— GOAL —
Each line that holds the word "scene" counts once; give the total for the records below and nothing else.

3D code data

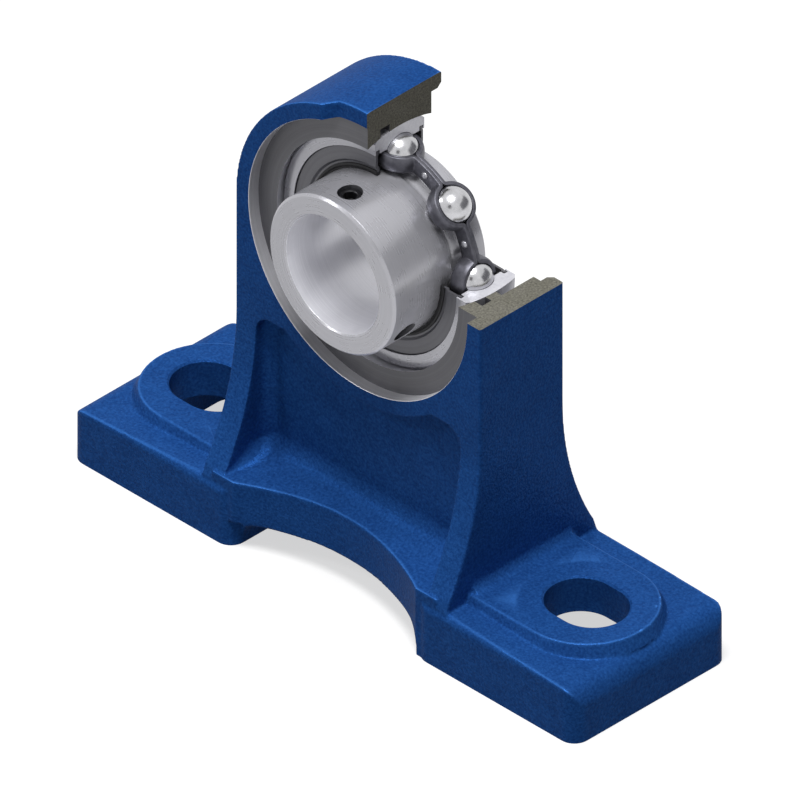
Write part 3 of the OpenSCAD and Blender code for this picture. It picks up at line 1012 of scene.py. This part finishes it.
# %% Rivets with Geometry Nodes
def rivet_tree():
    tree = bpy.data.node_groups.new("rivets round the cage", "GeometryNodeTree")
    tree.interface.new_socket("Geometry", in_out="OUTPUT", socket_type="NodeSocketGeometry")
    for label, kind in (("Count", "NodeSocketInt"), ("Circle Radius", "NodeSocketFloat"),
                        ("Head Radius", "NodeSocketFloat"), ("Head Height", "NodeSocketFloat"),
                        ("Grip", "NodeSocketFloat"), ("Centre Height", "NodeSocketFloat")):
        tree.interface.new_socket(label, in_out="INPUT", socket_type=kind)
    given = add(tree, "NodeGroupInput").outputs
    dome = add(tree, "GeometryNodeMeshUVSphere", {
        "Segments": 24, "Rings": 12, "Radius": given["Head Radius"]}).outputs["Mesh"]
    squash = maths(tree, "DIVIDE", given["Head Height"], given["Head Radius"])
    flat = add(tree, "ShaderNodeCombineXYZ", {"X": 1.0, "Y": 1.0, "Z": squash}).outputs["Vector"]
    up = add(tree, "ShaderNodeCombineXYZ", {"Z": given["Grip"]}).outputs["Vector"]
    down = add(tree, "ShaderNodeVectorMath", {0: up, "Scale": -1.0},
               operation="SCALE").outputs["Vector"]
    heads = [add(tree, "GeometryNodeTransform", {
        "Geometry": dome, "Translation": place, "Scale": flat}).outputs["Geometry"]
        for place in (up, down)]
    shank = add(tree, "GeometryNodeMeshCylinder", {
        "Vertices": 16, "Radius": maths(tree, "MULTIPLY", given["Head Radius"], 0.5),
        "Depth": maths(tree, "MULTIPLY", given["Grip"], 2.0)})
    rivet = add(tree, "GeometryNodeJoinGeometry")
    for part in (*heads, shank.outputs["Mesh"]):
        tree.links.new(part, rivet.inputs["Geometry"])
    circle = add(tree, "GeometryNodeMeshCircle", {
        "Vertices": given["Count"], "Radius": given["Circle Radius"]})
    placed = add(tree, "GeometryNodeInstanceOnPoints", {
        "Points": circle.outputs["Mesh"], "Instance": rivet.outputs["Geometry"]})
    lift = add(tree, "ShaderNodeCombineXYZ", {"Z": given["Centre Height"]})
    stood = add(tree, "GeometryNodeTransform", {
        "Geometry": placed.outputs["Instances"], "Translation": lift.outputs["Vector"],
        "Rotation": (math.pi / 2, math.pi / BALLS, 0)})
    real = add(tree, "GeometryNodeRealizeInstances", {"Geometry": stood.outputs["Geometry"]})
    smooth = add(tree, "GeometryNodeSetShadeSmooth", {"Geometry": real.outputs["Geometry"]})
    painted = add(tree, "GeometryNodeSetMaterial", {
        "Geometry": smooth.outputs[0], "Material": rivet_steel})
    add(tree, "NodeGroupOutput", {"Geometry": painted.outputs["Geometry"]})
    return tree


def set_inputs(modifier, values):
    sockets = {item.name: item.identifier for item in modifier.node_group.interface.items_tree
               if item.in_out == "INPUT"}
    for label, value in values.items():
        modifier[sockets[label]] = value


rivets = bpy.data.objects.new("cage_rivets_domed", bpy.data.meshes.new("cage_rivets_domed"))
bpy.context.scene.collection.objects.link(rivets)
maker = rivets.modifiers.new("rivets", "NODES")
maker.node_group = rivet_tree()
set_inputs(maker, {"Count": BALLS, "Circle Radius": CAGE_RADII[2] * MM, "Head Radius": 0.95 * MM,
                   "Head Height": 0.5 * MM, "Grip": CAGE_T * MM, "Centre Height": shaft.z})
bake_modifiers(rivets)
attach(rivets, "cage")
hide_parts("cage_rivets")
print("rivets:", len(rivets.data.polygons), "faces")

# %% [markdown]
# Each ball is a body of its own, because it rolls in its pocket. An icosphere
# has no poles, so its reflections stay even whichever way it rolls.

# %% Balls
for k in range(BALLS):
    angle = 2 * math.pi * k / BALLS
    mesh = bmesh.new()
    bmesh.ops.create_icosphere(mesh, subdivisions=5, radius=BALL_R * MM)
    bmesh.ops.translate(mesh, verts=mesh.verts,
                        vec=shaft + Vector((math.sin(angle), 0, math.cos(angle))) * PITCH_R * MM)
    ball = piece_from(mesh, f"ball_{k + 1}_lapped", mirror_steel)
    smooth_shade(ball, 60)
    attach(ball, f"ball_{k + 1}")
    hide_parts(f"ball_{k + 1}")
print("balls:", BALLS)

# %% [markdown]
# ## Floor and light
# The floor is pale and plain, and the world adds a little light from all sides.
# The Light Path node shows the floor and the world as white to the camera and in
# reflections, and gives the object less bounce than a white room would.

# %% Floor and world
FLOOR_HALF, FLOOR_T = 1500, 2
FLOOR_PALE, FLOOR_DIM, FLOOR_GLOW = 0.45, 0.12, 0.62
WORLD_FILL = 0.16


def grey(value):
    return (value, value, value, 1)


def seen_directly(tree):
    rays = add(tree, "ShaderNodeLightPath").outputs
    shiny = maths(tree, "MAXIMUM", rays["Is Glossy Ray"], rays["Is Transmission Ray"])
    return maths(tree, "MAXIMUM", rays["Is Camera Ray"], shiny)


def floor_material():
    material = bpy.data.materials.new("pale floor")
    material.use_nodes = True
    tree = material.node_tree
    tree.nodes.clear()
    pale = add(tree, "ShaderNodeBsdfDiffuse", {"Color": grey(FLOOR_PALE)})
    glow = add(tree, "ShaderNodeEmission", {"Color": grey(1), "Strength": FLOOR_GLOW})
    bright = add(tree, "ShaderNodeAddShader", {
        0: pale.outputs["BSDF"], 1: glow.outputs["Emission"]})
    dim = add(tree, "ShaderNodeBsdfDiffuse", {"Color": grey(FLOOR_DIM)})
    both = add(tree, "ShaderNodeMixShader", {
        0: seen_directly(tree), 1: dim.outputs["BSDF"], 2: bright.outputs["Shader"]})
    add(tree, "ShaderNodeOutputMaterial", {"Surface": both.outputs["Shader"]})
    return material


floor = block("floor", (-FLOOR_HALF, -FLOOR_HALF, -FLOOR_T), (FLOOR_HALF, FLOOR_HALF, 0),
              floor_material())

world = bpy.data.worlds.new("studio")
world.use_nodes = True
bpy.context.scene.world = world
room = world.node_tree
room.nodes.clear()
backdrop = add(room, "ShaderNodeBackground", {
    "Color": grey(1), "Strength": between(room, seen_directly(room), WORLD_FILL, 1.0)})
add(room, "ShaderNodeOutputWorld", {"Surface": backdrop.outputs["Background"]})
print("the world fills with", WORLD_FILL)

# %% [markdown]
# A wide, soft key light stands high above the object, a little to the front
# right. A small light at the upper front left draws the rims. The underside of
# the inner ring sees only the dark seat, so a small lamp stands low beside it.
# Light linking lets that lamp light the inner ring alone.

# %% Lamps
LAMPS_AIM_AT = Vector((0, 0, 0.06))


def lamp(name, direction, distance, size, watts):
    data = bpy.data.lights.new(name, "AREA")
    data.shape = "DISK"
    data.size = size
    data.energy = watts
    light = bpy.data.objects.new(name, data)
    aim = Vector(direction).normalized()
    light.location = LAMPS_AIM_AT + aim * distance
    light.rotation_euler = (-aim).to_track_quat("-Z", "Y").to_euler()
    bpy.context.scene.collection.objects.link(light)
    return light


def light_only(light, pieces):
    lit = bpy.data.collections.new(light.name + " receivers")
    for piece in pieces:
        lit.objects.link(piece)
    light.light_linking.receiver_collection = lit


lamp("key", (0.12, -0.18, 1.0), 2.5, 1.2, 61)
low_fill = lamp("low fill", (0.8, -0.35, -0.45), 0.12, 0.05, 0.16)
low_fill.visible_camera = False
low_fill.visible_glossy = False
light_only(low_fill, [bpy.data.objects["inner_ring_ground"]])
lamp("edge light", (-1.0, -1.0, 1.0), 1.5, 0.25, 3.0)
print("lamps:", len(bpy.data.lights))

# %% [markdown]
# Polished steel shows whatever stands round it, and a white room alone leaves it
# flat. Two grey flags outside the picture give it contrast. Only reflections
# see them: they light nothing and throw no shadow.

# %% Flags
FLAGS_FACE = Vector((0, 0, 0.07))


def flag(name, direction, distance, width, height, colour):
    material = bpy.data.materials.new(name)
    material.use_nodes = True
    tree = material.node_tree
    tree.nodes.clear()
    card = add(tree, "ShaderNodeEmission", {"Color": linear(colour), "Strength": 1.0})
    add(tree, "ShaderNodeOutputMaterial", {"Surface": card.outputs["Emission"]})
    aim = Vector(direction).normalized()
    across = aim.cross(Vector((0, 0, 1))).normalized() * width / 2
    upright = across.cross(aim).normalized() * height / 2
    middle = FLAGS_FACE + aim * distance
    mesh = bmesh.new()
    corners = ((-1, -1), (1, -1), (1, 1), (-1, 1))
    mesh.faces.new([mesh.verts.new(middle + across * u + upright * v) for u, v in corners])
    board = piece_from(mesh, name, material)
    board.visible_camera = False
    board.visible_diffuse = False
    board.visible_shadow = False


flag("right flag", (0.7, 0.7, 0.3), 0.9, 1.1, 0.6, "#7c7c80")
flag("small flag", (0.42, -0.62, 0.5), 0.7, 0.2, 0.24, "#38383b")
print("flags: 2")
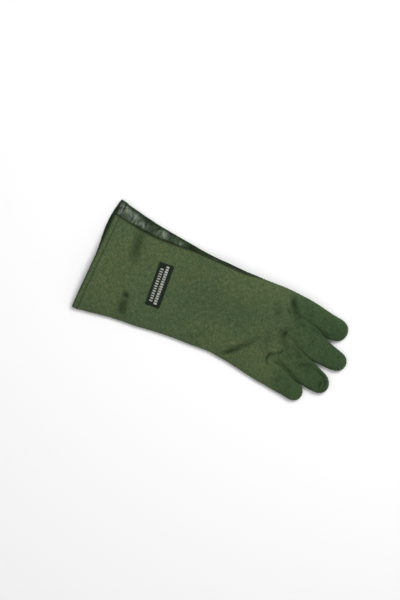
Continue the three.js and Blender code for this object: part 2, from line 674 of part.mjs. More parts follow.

— WRITTEN ANSWER —
4